**Short problem**
Track down every line below that holds "topFloor" and copy it.

** BEGIN Given data **

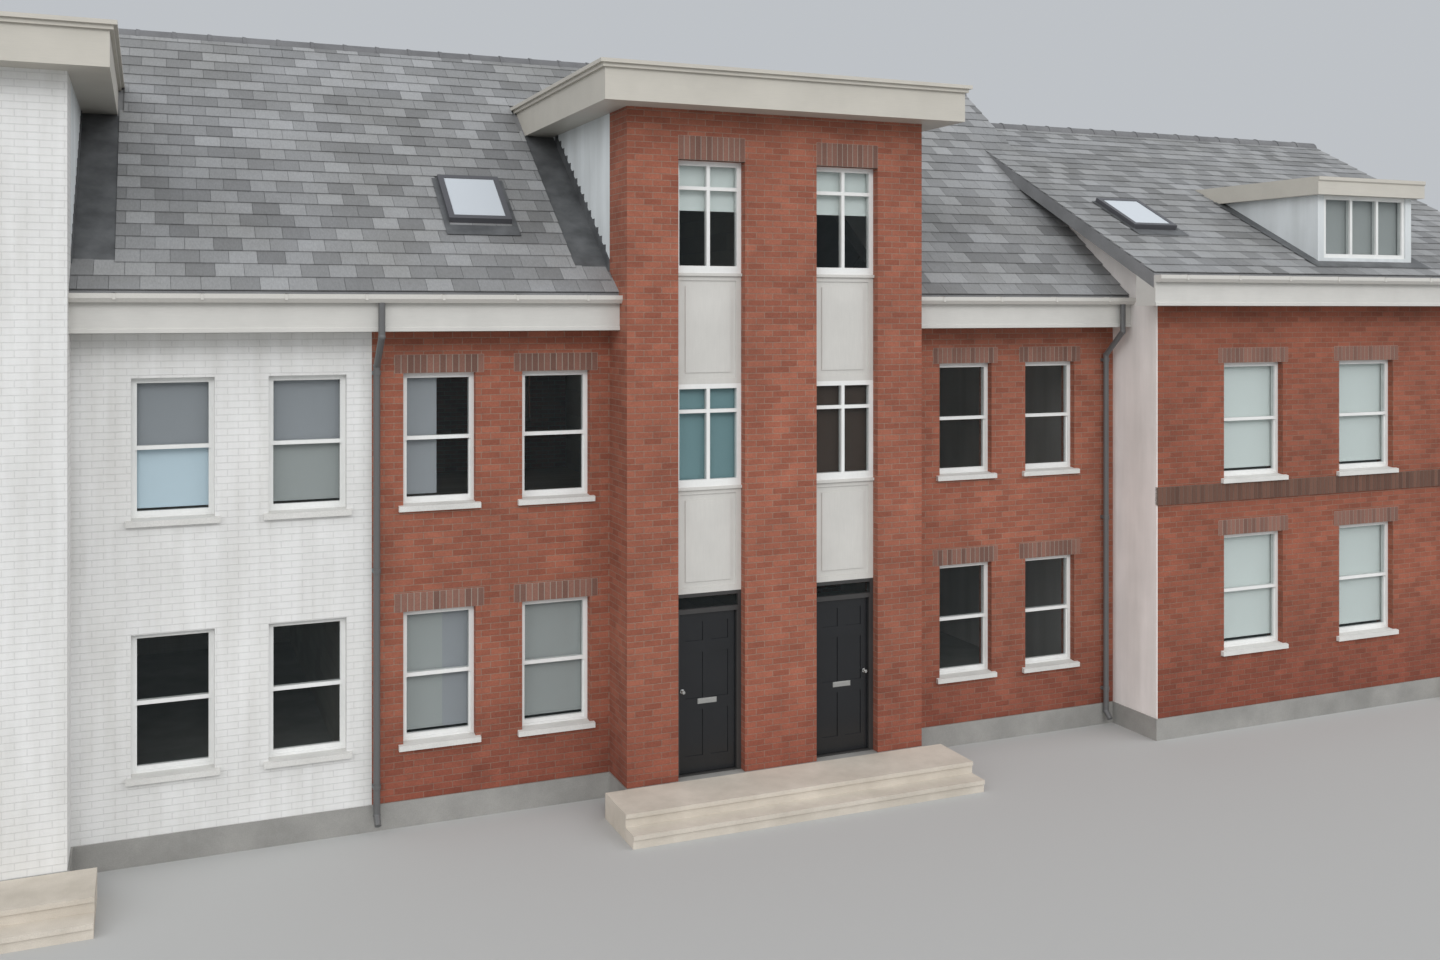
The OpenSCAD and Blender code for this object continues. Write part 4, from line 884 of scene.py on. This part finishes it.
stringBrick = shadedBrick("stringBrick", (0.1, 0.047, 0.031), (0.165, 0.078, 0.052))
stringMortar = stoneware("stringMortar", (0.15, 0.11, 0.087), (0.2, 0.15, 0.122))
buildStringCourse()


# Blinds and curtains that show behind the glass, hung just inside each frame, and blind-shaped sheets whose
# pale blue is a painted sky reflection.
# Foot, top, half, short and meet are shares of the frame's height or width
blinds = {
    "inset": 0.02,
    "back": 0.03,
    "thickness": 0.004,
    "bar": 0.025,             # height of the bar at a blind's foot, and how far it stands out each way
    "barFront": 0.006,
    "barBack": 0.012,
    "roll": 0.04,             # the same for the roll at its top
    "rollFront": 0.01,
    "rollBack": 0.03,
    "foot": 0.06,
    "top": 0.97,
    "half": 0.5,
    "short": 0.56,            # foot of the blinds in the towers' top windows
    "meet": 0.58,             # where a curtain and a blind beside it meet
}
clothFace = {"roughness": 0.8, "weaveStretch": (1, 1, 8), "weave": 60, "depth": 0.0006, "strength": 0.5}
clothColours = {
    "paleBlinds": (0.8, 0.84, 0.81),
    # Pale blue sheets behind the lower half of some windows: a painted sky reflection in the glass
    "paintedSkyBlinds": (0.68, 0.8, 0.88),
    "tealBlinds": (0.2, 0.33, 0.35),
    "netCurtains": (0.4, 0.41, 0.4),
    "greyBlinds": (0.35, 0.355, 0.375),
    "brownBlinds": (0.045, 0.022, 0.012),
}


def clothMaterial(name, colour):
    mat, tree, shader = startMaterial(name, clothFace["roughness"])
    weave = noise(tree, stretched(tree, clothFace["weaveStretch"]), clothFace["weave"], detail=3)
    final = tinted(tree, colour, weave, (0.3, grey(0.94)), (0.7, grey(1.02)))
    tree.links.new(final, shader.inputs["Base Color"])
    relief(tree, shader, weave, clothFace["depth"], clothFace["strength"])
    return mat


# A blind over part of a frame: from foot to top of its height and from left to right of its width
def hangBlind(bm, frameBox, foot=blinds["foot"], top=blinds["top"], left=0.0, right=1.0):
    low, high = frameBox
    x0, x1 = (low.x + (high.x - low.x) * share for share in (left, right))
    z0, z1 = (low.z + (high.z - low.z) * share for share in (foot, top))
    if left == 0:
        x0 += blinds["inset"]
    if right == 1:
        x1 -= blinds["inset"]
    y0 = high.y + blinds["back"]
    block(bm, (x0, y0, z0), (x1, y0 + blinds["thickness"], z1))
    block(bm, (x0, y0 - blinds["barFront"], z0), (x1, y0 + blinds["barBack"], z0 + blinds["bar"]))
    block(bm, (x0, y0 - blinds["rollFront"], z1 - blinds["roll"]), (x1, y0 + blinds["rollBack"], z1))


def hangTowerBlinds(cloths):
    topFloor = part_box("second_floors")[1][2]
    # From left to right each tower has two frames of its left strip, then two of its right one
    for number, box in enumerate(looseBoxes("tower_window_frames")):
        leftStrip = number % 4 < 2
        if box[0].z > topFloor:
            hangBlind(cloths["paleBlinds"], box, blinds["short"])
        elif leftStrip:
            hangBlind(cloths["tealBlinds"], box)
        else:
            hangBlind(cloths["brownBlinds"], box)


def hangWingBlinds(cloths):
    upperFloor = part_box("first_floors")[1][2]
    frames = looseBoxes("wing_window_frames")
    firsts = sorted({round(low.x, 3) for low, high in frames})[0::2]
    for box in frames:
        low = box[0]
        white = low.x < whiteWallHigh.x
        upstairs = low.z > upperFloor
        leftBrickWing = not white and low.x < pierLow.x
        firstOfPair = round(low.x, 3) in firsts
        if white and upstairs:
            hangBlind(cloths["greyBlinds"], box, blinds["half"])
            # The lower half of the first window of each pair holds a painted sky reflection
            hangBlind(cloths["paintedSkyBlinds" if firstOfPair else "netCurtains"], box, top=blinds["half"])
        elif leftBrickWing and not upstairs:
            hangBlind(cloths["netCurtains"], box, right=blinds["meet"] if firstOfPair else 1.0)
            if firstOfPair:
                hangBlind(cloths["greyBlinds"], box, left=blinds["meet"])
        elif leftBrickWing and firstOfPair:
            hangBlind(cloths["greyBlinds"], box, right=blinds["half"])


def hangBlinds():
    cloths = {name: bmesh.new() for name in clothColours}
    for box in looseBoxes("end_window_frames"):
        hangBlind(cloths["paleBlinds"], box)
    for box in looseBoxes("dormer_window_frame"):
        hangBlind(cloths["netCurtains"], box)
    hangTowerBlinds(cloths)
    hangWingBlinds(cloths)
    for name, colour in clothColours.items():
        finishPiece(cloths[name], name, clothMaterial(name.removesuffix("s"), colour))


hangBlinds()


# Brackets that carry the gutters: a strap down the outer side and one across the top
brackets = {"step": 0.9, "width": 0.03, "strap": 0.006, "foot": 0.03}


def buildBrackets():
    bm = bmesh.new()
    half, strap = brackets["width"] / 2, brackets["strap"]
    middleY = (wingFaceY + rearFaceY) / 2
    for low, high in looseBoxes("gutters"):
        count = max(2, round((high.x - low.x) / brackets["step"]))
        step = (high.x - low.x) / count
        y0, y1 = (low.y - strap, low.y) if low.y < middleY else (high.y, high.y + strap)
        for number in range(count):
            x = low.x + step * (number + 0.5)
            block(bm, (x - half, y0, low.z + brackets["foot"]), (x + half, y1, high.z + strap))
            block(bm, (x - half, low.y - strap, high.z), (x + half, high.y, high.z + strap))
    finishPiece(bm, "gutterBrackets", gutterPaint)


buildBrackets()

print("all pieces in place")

** END Given data **

**Exercise answer**
    topFloor = part_box("second_floors")[1][2]
        if box[0].z > topFloor:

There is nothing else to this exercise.